The day after the news broke, Tuesday, January 19, 2016, I finally read the letter that Rohith had left behind, as I sat at my favorite table at a too cold café in Manhattan’s Chelsea: “My birth is my fatal accident.” “Never was a man treated as a mind. As a glorious thing made up of stardust.” I read it once. Twice. And then once more. I had never read anything written by a Dalit before! I had certainly never read anything written by a Dalit in English—the language I had hoped would help me escape my own Dalit identity. The language I had stubbornly practiced since I was five. Flawless English was supposed to bring me to the same level as my upper-caste classmates in school and college. I leaned on it when the carcass of my Dalitness became too heavy. Later, writing in this language became my career. It is very likely that English was Rohith’s crutch too. He was probably still honing it so he could stand tall against those he had decided to take on—those who perhaps equated his Dalitness with an inherent subhumanness.
It’s very likely that, like me, he too had recognized that our education was our only strength. With far fewer resources than I had and possibly under more arduous conditions, Rohith sought education as his defense against his caste. Given his hardships, it would have been an easier and perhaps a more obvious choice for Rohith to have taken a job at a private multinational firm, like millions of other Indian graduates. Instead, he chose academia, exploring ideas that could help him interpret his reality as a Dalit.

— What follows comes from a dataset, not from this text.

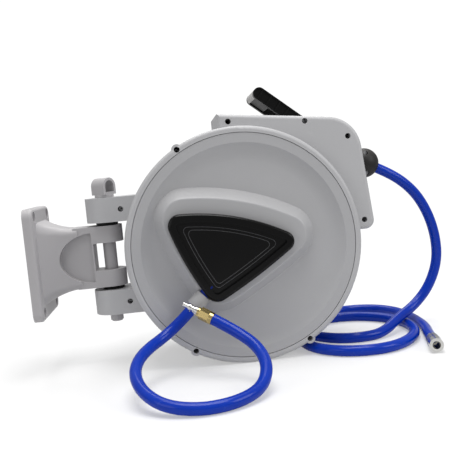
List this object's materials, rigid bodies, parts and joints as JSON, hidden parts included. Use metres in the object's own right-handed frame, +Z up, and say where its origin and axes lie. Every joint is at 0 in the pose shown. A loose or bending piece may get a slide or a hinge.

In his excellent report in the
Hindustan Times, Dalit journalist Sudipto Mondal recounts that for Rohith, his PhD wasn’t just a career; he wanted to break new ground in research. Initially enrolled in the life sciences department, he later shifted to the social sciences, pursuing a PhD where he was researching the symbiosis between technology and social sciences. According to reports, he hadn’t received the allocated stipend for seven months when he killed himself.